Art and Design Annotation
Annotating creative works like art or design involves subjective interpretation, which can only be achieved with human intervention.
For instance, labeling a piece of abstract art with labels like 'Modernist' or 'Cubist' involves subjective interpretation. Different people might have different perspectives on what category best describes the artwork, making consistent annotation challenging.
Legal Document Analysis
Knowledge of legal terminology and context is required to annotate legal documents.
For example, distinguishing between different types of liability clauses and their legal consequences involves a deep understanding of legal language and context.
As demonstrated, these techniques capture context, irony, and subtle distinctions that automated systems struggle to decipher. Thus, to achieve accurate and meaningful results, human judgments become inevitable.

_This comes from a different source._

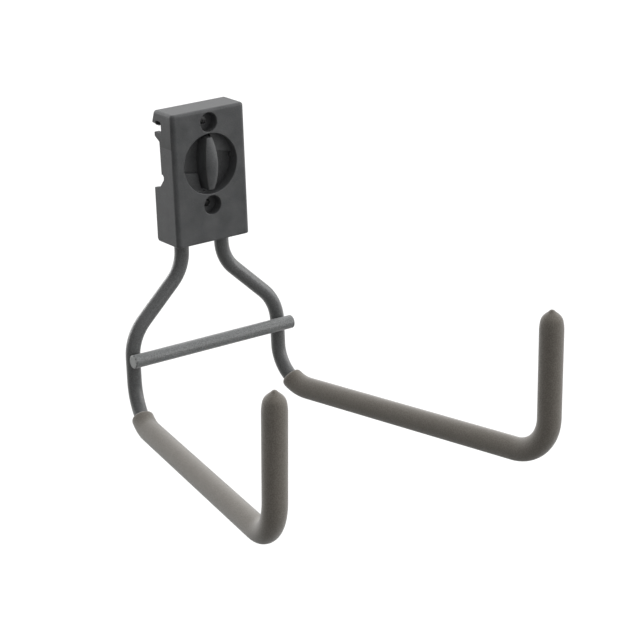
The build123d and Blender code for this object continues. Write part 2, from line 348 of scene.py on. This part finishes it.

Further, let’s examine through a comparative analysis how neglecting human-annotated datasets impacts the overall performance of machine learning models.
Data Annotation – With and Without Human Intelligence
The influence of dataset quality and completeness on AI models' performance has been reiterated now and then. Below is a comparative analysis that digs deeper and offers valuable insights into how human intervention affects the overall efficacy of AI models.
| Particulars | With Human Intelligence | Without Human Intelligence (Automated Systems) |
| Accuracy | High in complex or detailed cases. | Generally high for clear-cut, well-defined tasks; struggle with complexity. |
| Handling Vagueness/ambiguity | Better at dealing with ambiguous or context-dependent data. | Often relies on explicit rules or training data; may struggles with ambiguity. |
| Speed | Generally slower, especially for complex or large-scale tasks. | Faster and can handle large volumes of data quickly. |
| Cost | Typically, more expensive due to labor costs. | Generally, more cost-effective after initial setup. |
| Adaptability/learning | Can learn and adapt through experience and feedback. | Requires retraining and updates to improve. |
| Errors | Errors may be due to fatigue, bias, or interpretation differences. | Errors are often due to limitations in the algorithm or training data. |
| Quality control | Can involve iterative reviews and feedback loops to ensure high quality. | Quality control relies on model performance and may need periodic updates. |
| Context understanding | Strong ability to understand and apply context in annotation tasks. | Limited to context explicitly included in training data or predefined rules. |
| Scalability | Limited by the number of available annotators and their capacity. | Highly scalable once the system is developed and deployed. |
| Handling complexity | Better at understanding and annotating data with complex or nuanced meanings. | Struggles with high complexity and nuanced contexts unless specifically trained. |
| Flexibility | Highly flexible and adaptable to different contexts and nuances. | Limited by pre-defined rules or models; less adaptable to unexpected cases. |
In conclusion, data annotation is an essential aspect of machine learning and Artificial Intelligence, and both automated and human-driven approaches have their own strengths and weaknesses.
While human annotation excels in providing contextual understanding and domain expertise, automated annotation offers speed and efficiency. Thus, we should aim for a hybrid approach that integrates both methods and provides a balanced solution. This will not only leverage the strengths of each to achieve high-quality annotations but also manage costs and scalability.